No. Skeptics are fighting for an environment where AI development cannot exploit work/data we believe it never had any right to use and where the adverse effects on many people's livelihoods are mitigated. If AI was built and introduced...
...responsibly, there would not be an issue. All technology requires friction and adjustment to benefit the lives of everyone that it affects, and all technology is subject to adverse use by those with ill-intent or by belligerent self-interested idealists.
"It's just like when the camera was invented!"
Image AI is not a camera, nor akin to any other invention. The practical similarities are extremely meager in any case. AI brings with it a slew of unique social and ethical concerns that the camera and prior inventions did not.

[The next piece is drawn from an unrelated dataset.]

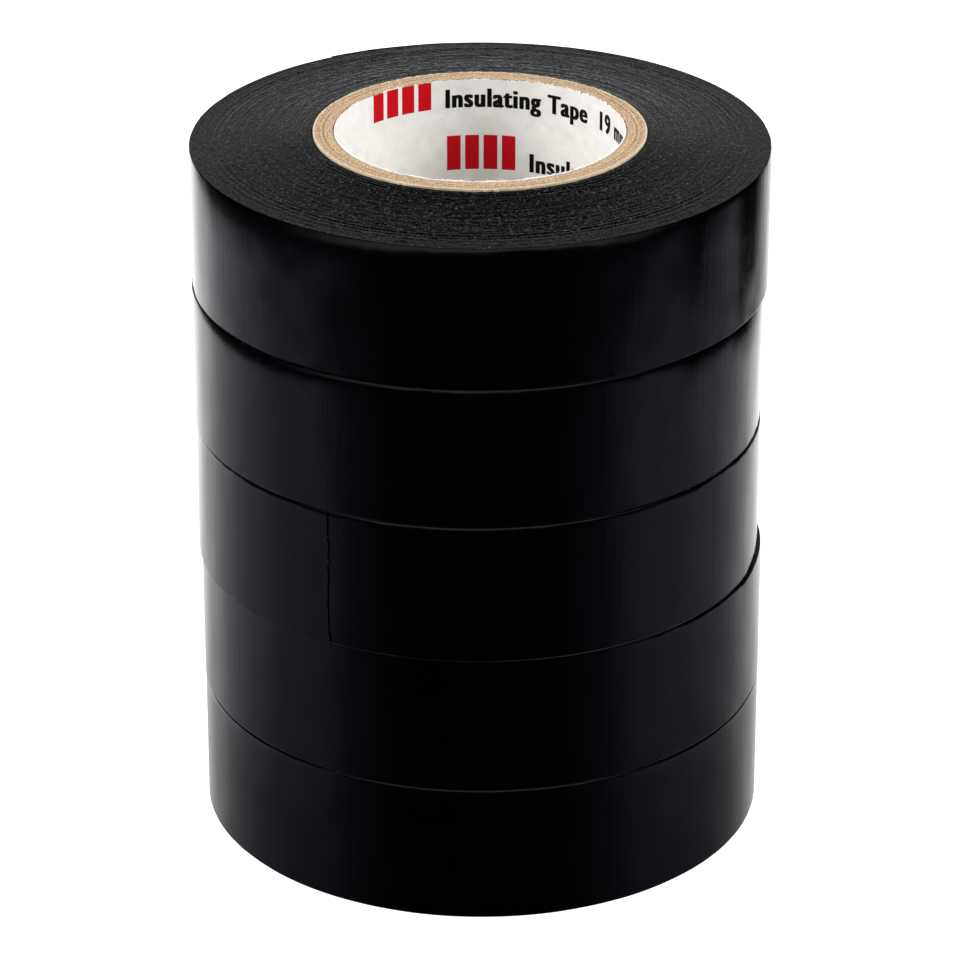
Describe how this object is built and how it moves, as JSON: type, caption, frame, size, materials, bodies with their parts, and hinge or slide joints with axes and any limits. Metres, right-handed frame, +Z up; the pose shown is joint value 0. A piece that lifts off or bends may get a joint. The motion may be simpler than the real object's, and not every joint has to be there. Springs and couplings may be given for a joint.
{
  "type": "electrical tape roll stack",
  "caption": "Stack of black vinyl electrical tape rolls on paperboard cores lined with printed paper; each roll lifts off the one below and has a free tape end that peels.",
  "frame": {"origin": "on the surface that the stack stands on, at the middle of its footprint", "axes": "+Z up along the rolls' axis; the free end of the middle roll faces -Y and a little to -X, and the print in the bores is read from -Y"},
  "size_m": [0.0762, 0.0765, 0.0966],
  "materials": {
    "black_vinyl": "satin",
    "kraft_board": "matte",
    "printed_paper": "matte"
  },
  "bodies": {
    "roll_1": {"roll_1_liner": "printed_paper", "roll_1_core_inner_ply": "kraft_board", "roll_1_core_outer_ply": "kraft_board", "roll_1_winding": "black_vinyl"},
    "roll_1_free_end": {"roll_1_tail": "black_vinyl"},
    "roll_2": {"roll_2_liner": "printed_paper", "roll_2_core_inner_ply": "kraft_board", "roll_2_core_outer_ply": "kraft_board", "roll_2_winding": "black_vinyl"},
    "roll_2_free_end": {"roll_2_tail": "black_vinyl"},
    "roll_3": {"roll_3_liner": "printed_paper", "roll_3_core_inner_ply": "kraft_board", "roll_3_core_outer_ply": "kraft_board", "roll_3_winding": "black_vinyl"},
    "roll_3_free_end": {"roll_3_tail": "black_vinyl"},
    "roll_4": {"roll_4_liner": "printed_paper", "roll_4_core_inner_ply": "kraft_board", "roll_4_core_outer_ply": "kraft_board", "roll_4_winding": "black_vinyl"},
    "roll_4_free_end": {"roll_4_tail": "black_vinyl"},
    "roll_5": {"roll_5_liner": "printed_paper", "roll_5_core_inner_ply": "kraft_board", "roll_5_core_outer_ply": "kraft_board", "roll_5_winding": "black_vinyl"},
    "roll_5_free_end": {"roll_5_tail": "black_vinyl"}
  },
  "joints": [
    {"name": "roll_1_peel", "type": "hinge", "parent": "roll_1", "child": "roll_1_free_end", "pos_m": [0.02923, 0.02446, 0.0095], "axis": [0, 0, -1], "range_deg": [0, 110]},
    {"name": "roll_2_lift", "type": "slide", "parent": "roll_1", "child": "roll_2", "axis": [0, 0, 1], "range_m": [0, 0.03]},
    {"name": "roll_2_peel", "type": "hinge", "parent": "roll_2", "child": "roll_2_free_end", "pos_m": [-0.02472, 0.02897, 0.0285], "axis": [0, 0, -1], "range_deg": [0, 110]},
    {"name": "roll_3_lift", "type": "slide", "parent": "roll_2", "child": "roll_3", "axis": [0, 0, 1], "range_m": [0, 0.03]},
    {"name": "roll_3_peel", "type": "hinge", "parent": "roll_3", "child": "roll_3_free_end", "pos_m": [-0.03104, -0.02234, 0.0475], "axis": [0, 0, -1], "range_deg": [0, 110]},
    {"name": "roll_4_lift", "type": "slide", "parent": "roll_3", "child": "roll_4", "axis": [0, 0, 1], "range_m": [0, 0.03]},
    {"name": "roll_4_peel", "type": "hinge", "parent": "roll_4", "child": "roll_4_free_end", "pos_m": [0.03356, 0.01617, 0.0665], "axis": [0, 0, -1], "range_deg": [0, 110]},
    {"name": "roll_5_lift", "type": "slide", "parent": "roll_4", "child": "roll_5", "axis": [0, 0, 1], "range_m": [0, 0.03]},
    {"name": "roll_5_peel", "type": "hinge", "parent": "roll_5", "child": "roll_5_free_end", "pos_m": [-0.0053, 0.03772, 0.0855], "axis": [0, 0, -1], "range_deg": [0, 110]}
  ]
}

This type of argument is simply reductive. There may be a loose similarity to previous events (the camera, the printing press etc.) but the implications of the technology and the way it's built are entirely different. It does not invalidate the criticisms being expressed now.
"Anyone can save images to disk. What's wrong with data scraping?"
Technically, nothing! Scraping data is not a problematic action on its own. Sometimes it may go against platform ToS (in Pinterest's case) but it's not problematic to save a ton of publicly available data.
It's how the data is then used that's problematic. Utilizing a huge dataset of copyright works (such as Laion5B) in the direct development of software raises many unanswered questions re: legality. Many artists believe this use is unethical and that the laws should reflect this.
“You literally draw fanart.”
Yes, fanart is technically an act of copyright abuse. Companies treat it as an exemption because it does more to advertise for their brand than profit unfairly from it. Also, no fan artist is claiming they came up with Sonic the Hedgehog or Mario.
If someone attempted to mass-produce their fanart (such as starting a merchandising business at a large scale) they would find themselves quickly slapped with a C&D.